Fortunately for me, some media biggies like Satinder Singh and M. L. Kotru recommended me and I entered the club at 23, paying Rs 35 as entrance and annual subscription. The ground floor resembled an old tavern with sofas and low tables carelessly placed along the walls facing the bar counter.

Every evening, a rather large big brown Pie radio would come alive at 9 p.m. with the English news bulletin, to the attention of veteran journalists like Ram Singh, war reporter General Sabharwal, Dilip Mukherji, Willy Lazarus, Subash Chopra, Kuldip Nayyar, Pandit Durga Das and the famous Jolly-Chaman duo. Sometimes, politicians like I. K. Gujral would stop by to share their thoughts.
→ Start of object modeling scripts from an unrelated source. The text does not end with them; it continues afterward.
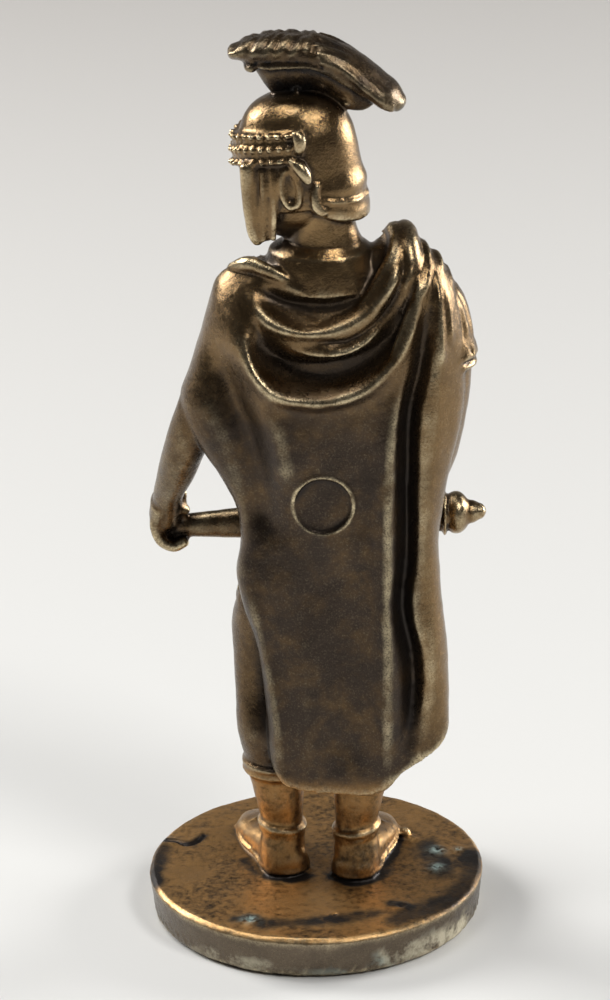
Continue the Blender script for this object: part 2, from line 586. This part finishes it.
def disc():
    """The round base, a little narrower below, with a small bevel on both rims."""
    low = BASE_TOP_RADIUS - BASE_DRAFT
    profile = ((low - BASE_EDGE, 0.0), (low, BASE_EDGE),
               (BASE_TOP_RADIUS, BASE_THICKNESS - BASE_EDGE), (BASE_TOP_RADIUS - BASE_EDGE, BASE_THICKNESS))
    turns = np.linspace(0.0, 2 * math.pi, BASE_SIDES, endpoint=False)
    bm = bmesh.new()
    rows = []
    for radius, z in profile:
        row = [bm.verts.new((radius * math.cos(t) * MM, radius * math.sin(t) * MM, z * MM)) for t in turns]
        rows.append(row)
    for low_row, high_row in zip(rows, rows[1:]):
        for side in range(BASE_SIDES):
            nxt = (side + 1) % BASE_SIDES
            bm.faces.new((low_row[side], low_row[nxt], high_row[nxt], high_row[side]))
    bm.faces.new(rows[0][::-1])
    bm.faces.new(rows[-1])
    bmesh.ops.recalc_face_normals(bm, faces=bm.faces)
    mesh = bpy.data.meshes.new("roman_soldier")
    bm.to_mesh(mesh)
    bm.free()
    return mesh


def brass():
    """Antique brass, dark in the hollows: the plain colour of the whole casting."""
    material = bpy.data.materials.new("antique brass")
    material.use_nodes = True
    shader = material.node_tree.nodes["Principled BSDF"]
    shader.inputs["Base Color"].default_value = (0.19, 0.12, 0.055, 1.0)
    shader.inputs["Metallic"].default_value = 1.0
    shader.inputs["Roughness"].default_value = 0.42
    return material


def build():
    """Clear the scene and make the casting."""
    for old in list(bpy.data.objects):
        bpy.data.objects.remove(old)
    figure = largest_piece(fused(body() + clothing() + arms_and_sword() + head()))
    scale = FIGURE_HEIGHT / DRAWN_HEIGHT * MM
    figure.transform(Matrix.Translation((0.0, 0.0, BASE_THICKNESS * MM)) @ Matrix.Scale(scale, 4))
    figure_object = bpy.data.objects.new("figure form", figure)
    figure_object.hide_render = True
    figure_object.display_type = "WIRE"
    bpy.context.scene.collection.objects.link(figure_object)

    soldier = bpy.data.objects.new("roman_soldier", disc())
    bpy.context.scene.collection.objects.link(soldier)
    soldier.data.materials.append(brass())
    union = soldier.modifiers.new("figure", "BOOLEAN")
    union.operation = "UNION"
    union.solver = "EXACT"
    union.object = figure_object


build()
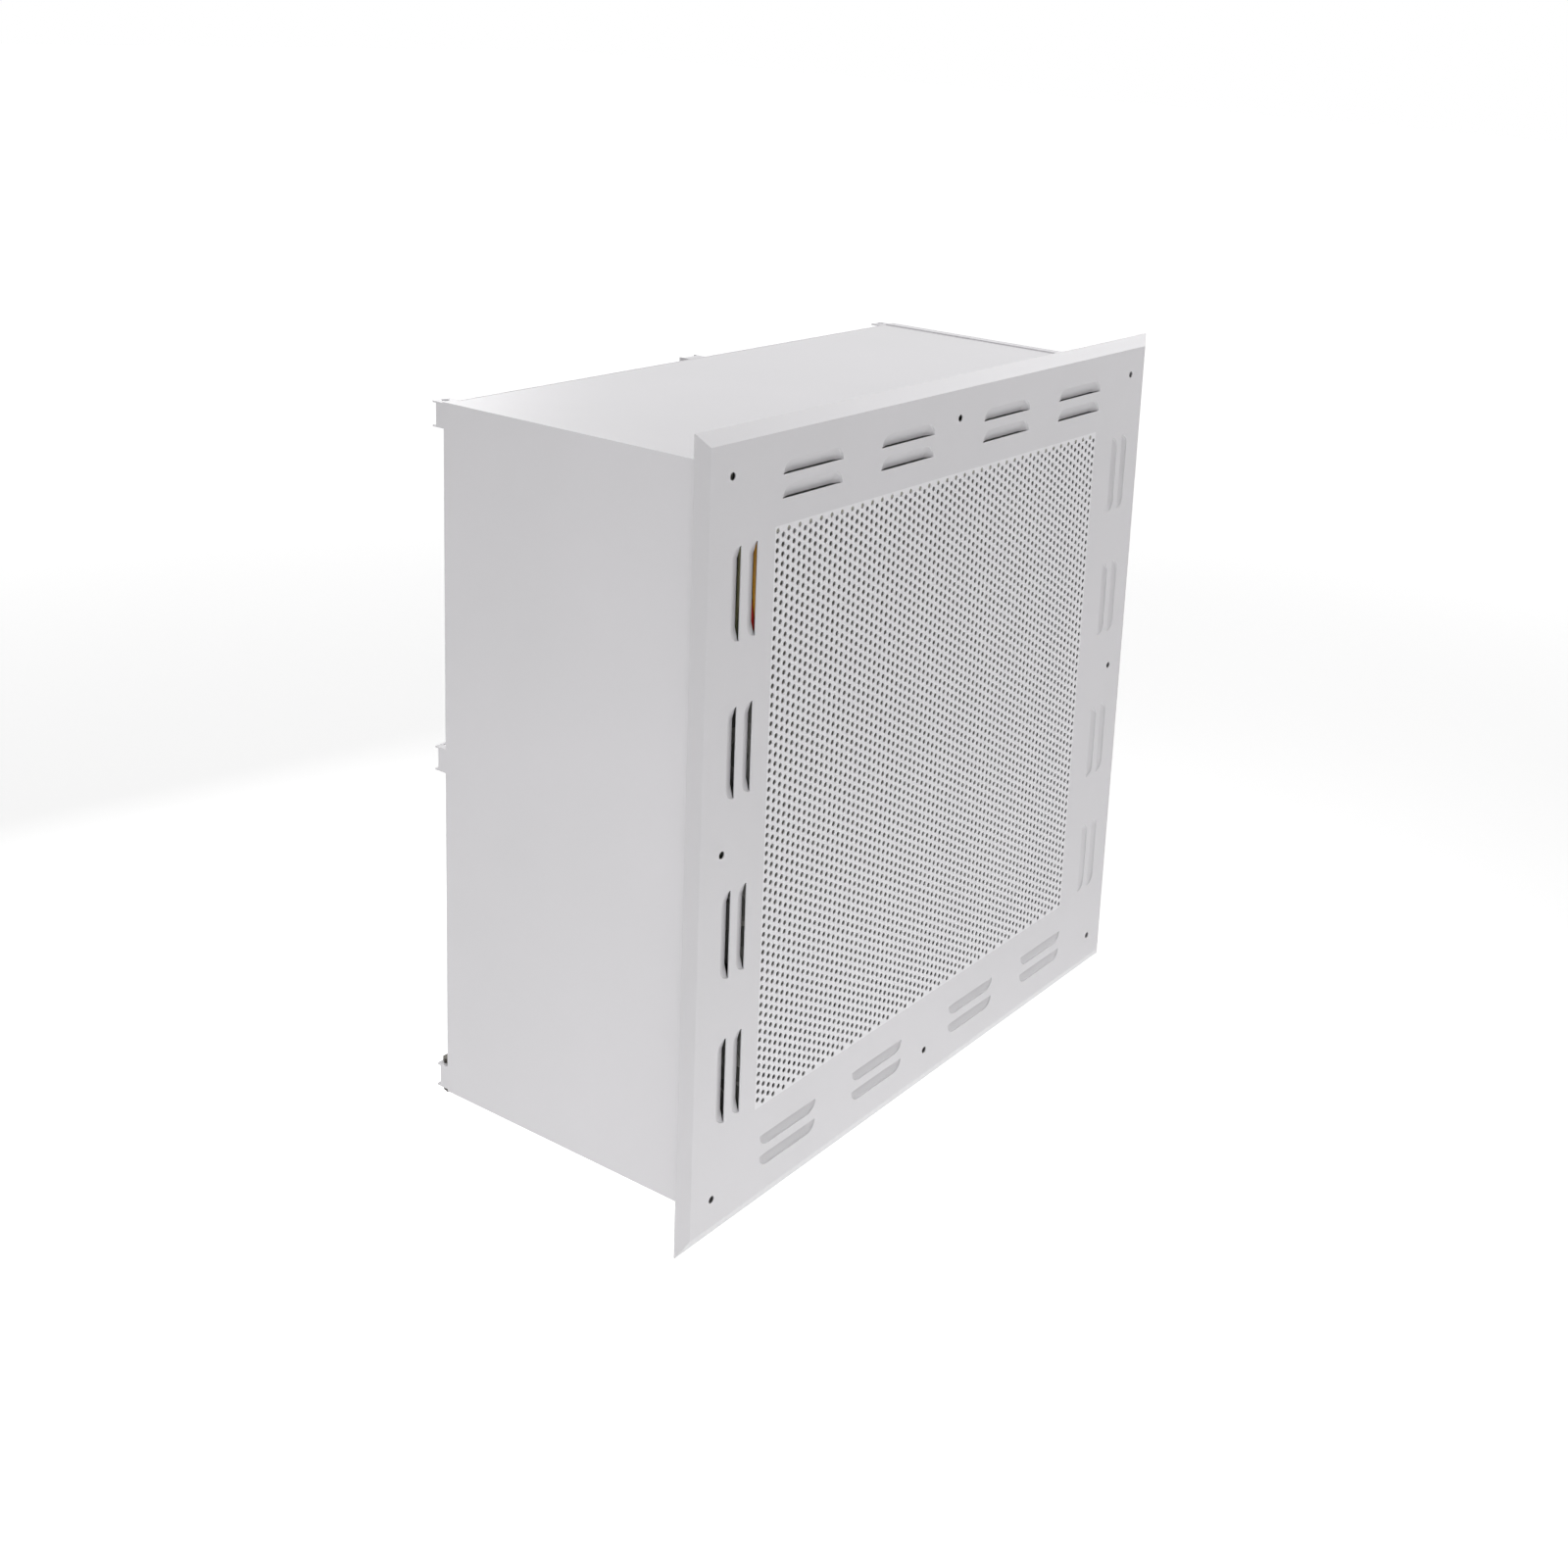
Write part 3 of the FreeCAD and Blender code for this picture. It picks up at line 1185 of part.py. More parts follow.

`This is All India Radio! The news read by Roshan Menon' would grip us all for a full 15 minutes. Even the barman Panditji and the bearers would listen with rapt attention.

With Rs 3 in my pocket, I would go to the Club, sit at the bar counter, order a beer for Rs 1.60, followed by a kurma roti set for Re 1, and leave a 25 paise tip for Panditji; I would be left with 15 paise for the bus home.

The man behind the bar, Panditji, was middle-aged, wore a pair of scholarly glasses and sported a shoe brush moustache. He was a skilled bartender and always pepped up the under-paid newsmen, with his sher-o-shairi. I was no exception. Looking for a news peg, scribes downed one too many pegs.

Later, I would take my wife along to my favourite den.

Almost 35 years have passed. Today, it is a crowd of strangers, a blaring plasma TV and unskilled bartenders. Makes one wonder, `Where have all the veterans gone?'

(The author is a marketing consultant and freelance writer.)